Un terzo del campione è invece convinto che “la Germania non ha bisogno dell’euro”.
Ne è convinto anche il leader storico dei socialdemocratici tedeschi di sinistra, tra i fondatori alla fine degli anni ’90 del partito Die Linke, ‘La Sinistra’, insieme agli ex comunisti della Germania Democratica e ai comunisti di quella Federale.
Lafontaine, che da un certo tempo ha abbandonato la guida del partito per motivi di salute, è tornato a sferzare la Linke e la sinistra tedesca con una dichiarazione che non è certo passata inosservata.

«La moneta comune sarebbe potuta durare nel tempo – ha scritto Lafontaine – se gli stati coinvolti avessero seguito una politica salariale comune. Io ho creduto che questo coordinamento fra i Paesi fosse possibile, e per tale ragione negli anni ’90 ho sostenuto l’introduzione dell’euro». Ma i governi europei, spiega il leader socialista, hanno gestito la cosa in maniera pessima, non facendo nessuno sforzo per armonizzare gli stipendi e per ridurre le diseguaglianze fra le diverse regioni dell’euro-zona. E quindi si è ingenerata una concorrenza al ribasso delle retribuzioni dei lavoratori, con la Germania che attraverso una politica di moderazione salariale ha favorito l’export delle sue aziende che in poco tempo hanno conquistato i mercati dei Paesi dell’Europa meridionale e orientale.
Nella situazione attuale, spiega il leader politico, il deficit di competitività di stati come Grecia, Portogallo o Spagna può dunque essere recuperato solo attraverso una svalutazione netta dei salari di operai e impiegati di quei Paesi.

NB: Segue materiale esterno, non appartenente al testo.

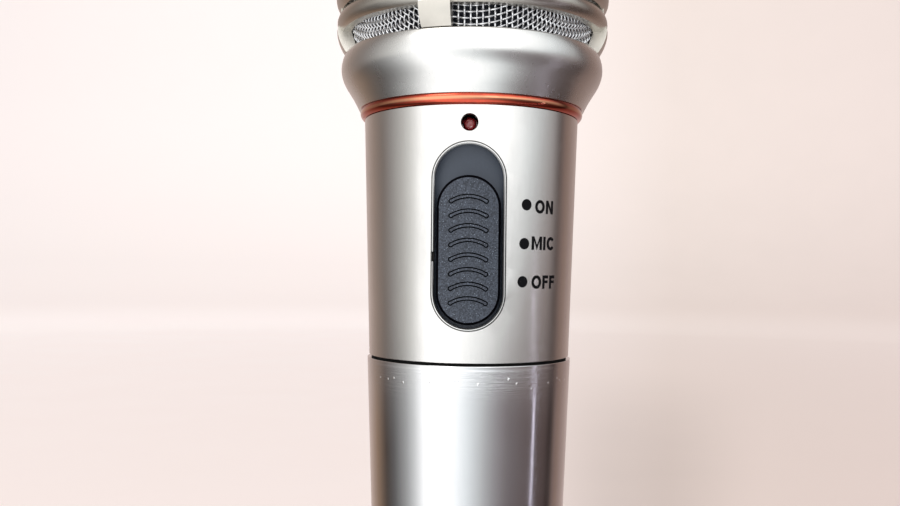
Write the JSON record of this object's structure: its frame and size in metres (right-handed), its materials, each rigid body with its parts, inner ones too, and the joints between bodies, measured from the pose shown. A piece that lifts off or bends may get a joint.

In poche parole con un inaccettabile impoverimento di massa. A meno che ciascuno stato non abbia nuovamente una propria valuta e si possa tornare alle svalutazioni monetarie. Al posto dell’euro, andrebbe recuperato un sistema monetario europeo come quello che esisteva fino al 31 dicembre 1998, quando nacque l’Unione economia e monetaria.
Un giudizio negativo e senza appelli, per Lafontaine, che scrive che occorre “farla finita con l’esperienza dell’euro”.
Una posizione che non corrisponde a quella del suo partito, sempre più rissoso e diviso in numerose correnti con posizioni spesso contrapposte. Una parte importante della Linke non ha nessuna intenzione di essere additata come ‘anti-euro’ e di essere confusa con gli euroscettici conservatori del nuovo partito guidato da Bernd Lucke, ‘Alternativa per la Germania’. La linea dei due cosegretari della Linke, Katja Kipping e Bernd Riexinger, è assai diversa da quella esplicitata a sorpresa da Lafontaine, e prende di mira i populisti di AfD dicendo un si esplicito all’euro: «Loro dicono no all’euro e sì all’austerità, noi diciamo no all’austerità e sì all’euro. Loro sono di destra, noi di sinistra».
Il partito è chiamato a giugno a una movimentata conferenza nazionale che dovrà decidere con quale programma e quali parole d’ordine presentarsi alle elezioni generali di settembre. Nei sondaggi la Linke è in caduta libera, e potrebbe non ottenere i consensi sufficienti per entrare al Bundestag. Si capirà se quelle espresse da Lafontaine sono posizioni personali oppure se la battaglia per la fine dell’Euro conquisterà anche in Germania i consensi di una parte della sinistra.